How water reached the hottest planet
The leading delivery candidates are asteroids, comets and water-bearing dust. Impacts release volatile compounds across Mercury’s surface. Most water molecules exposed to sunlight would rapidly be destroyed, heated away or lost to space. A small fraction, however, could hop across the surface after repeated cycles of release and recondensation until it reached a polar cold trap.
Once inside permanent shadow, a molecule might remain. Over immense spans of time, repeated deliveries could build substantial deposits. Researchers have also explored whether solar-wind particles reacting with minerals could create some water locally, although the relative importance of each source is uncertain.
The phrase “may have survived for billions of years” therefore needs care. Thermal models show that ice in the coldest traps can be stable over geological timescales. That does not mean scientists have dated every deposit or proved that all of it has been present since Mercury’s youth. Some ice could be ancient, some could have arrived later, and impacts may remove or replenish material.
The sharp edges seen in certain polar deposits may even suggest geologically recent modification, because constant small impacts tend to blur surface boundaries over time. Mercury’s cold traps can preserve ice for billions of years while still receiving new material and losing old material. Long-term stability and a mixed-age inventory are compatible.

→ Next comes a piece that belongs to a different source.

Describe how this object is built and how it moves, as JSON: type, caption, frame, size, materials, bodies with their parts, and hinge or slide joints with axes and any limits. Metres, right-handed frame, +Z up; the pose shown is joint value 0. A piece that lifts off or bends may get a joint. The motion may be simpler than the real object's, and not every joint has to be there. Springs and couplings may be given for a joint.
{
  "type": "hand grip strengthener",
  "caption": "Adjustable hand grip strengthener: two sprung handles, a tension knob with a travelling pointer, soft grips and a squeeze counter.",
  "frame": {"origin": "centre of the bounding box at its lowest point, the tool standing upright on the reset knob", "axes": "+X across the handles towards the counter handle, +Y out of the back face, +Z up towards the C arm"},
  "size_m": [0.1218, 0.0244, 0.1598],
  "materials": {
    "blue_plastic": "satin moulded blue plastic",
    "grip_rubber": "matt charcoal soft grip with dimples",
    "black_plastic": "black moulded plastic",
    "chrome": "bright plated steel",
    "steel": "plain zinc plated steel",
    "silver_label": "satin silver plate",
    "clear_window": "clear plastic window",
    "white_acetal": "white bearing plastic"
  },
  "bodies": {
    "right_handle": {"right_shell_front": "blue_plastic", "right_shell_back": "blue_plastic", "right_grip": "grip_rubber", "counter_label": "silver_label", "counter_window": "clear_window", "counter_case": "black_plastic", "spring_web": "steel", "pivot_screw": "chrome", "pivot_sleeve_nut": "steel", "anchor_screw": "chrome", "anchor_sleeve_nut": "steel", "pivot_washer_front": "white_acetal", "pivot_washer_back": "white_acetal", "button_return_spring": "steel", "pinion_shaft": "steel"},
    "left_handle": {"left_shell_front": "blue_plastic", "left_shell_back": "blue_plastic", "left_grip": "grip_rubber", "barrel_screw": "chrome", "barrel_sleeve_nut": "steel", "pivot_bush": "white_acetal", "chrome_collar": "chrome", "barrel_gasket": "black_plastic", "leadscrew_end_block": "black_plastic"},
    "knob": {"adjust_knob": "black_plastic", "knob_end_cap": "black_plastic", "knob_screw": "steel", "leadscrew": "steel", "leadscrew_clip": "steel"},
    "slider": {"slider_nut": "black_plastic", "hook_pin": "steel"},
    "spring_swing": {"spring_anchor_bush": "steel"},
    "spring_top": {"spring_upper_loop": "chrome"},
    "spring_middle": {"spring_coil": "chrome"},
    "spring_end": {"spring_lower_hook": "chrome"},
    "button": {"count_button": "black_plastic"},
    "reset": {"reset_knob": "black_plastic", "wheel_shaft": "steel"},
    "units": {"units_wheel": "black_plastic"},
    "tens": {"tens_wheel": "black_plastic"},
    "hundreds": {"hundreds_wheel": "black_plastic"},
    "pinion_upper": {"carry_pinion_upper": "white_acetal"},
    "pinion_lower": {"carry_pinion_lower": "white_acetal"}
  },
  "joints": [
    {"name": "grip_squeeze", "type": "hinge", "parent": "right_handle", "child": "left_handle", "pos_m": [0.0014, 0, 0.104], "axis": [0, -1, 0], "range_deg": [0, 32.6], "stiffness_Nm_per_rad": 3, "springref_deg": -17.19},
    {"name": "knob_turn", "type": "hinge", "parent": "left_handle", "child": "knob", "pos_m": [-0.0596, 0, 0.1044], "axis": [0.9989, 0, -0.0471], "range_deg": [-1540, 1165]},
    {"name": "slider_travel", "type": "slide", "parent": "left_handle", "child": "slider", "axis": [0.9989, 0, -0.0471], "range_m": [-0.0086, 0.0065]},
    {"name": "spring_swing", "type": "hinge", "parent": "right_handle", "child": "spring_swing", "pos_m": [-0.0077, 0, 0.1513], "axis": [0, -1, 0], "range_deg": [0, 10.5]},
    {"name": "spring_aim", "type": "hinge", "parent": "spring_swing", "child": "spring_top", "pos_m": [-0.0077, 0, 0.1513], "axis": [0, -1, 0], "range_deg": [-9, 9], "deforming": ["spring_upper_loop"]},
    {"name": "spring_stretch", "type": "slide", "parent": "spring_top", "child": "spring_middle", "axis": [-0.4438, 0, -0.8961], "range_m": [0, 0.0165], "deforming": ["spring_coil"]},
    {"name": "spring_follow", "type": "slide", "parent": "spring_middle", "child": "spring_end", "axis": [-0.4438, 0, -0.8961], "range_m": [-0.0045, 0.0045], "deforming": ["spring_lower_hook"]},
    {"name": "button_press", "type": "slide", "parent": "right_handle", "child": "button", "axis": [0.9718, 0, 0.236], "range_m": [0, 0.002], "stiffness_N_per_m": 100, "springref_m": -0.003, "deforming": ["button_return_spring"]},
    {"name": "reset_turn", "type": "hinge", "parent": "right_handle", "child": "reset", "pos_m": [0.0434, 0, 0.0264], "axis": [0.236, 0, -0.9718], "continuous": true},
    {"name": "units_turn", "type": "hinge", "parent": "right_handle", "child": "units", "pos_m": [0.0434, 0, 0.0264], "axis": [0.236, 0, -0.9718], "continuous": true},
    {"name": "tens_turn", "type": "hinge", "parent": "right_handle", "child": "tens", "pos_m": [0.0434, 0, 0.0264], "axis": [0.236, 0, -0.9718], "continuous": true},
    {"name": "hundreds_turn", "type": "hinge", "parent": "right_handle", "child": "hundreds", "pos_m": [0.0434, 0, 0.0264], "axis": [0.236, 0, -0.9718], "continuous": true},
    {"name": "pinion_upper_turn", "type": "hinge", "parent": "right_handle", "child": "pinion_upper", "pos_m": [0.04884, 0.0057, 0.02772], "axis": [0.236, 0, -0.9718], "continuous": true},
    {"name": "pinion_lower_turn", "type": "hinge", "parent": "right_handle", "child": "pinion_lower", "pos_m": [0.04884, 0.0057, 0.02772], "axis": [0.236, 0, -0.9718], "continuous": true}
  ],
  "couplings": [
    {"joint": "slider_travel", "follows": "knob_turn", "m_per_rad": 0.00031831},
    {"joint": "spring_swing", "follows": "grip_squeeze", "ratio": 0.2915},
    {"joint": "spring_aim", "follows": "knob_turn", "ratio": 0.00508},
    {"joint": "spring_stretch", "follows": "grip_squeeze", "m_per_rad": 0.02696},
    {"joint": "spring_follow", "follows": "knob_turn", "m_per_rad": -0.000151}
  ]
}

A planet where distance is not destiny
Mercury’s day side can exceed 430 degrees Celsius, while its night side falls below minus 180 degrees. This enormous range exists because the planet’s exosphere is far too thin to behave like an atmosphere and redistribute heat. At the poles, its near-upright spin axis prevents the Sun from climbing high above the horizon, allowing crater topography to create permanent night.

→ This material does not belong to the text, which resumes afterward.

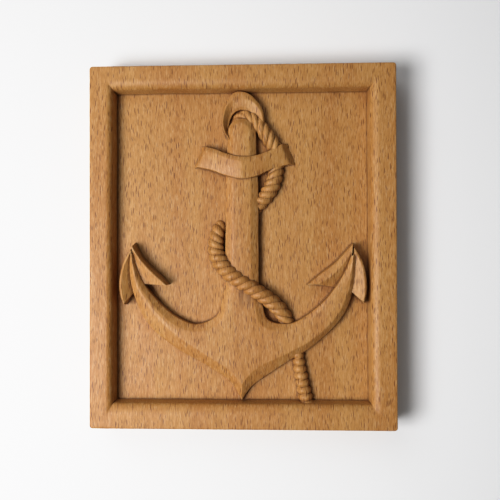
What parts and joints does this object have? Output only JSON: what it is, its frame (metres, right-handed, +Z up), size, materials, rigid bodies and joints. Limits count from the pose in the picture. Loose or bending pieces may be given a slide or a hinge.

That geometry matters throughout the solar system. Permanently shadowed regions on the Moon also preserve water ice, and cold traps may exist on other airless bodies. Mercury provides the most dramatic lesson because it sits so close to the Sun. A planet’s average distance from its star cannot by itself describe every environment on its surface.

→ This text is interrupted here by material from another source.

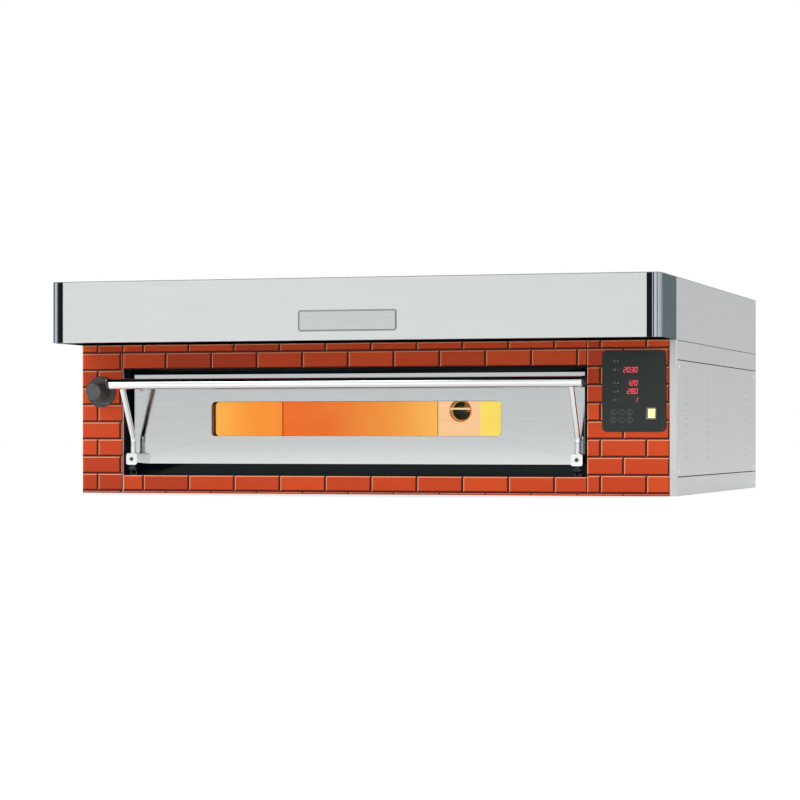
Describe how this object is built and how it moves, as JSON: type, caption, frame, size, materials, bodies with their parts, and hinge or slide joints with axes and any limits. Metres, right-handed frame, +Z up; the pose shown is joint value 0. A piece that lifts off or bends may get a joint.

The ice is also a record of material moving through the inner solar system. Its abundance, chemistry and layering could reveal what delivered water to the terrestrial planets and how volatile compounds survive on airless worlds. Yet Mercury’s poles remain difficult to observe. Permanent darkness hides the deposits from ordinary sunlight, and no lander has sampled them.
What scientists have instead is a remarkably coherent case built from radar echoes, hydrogen measurements, laser reflections, images and heat-flow calculations. Together, those observations show how the solar system’s innermost planet can shelter one of its coldest environments. Just beyond sunlit crater rims, water ice may have endured in darkness across a significant fraction of planetary history.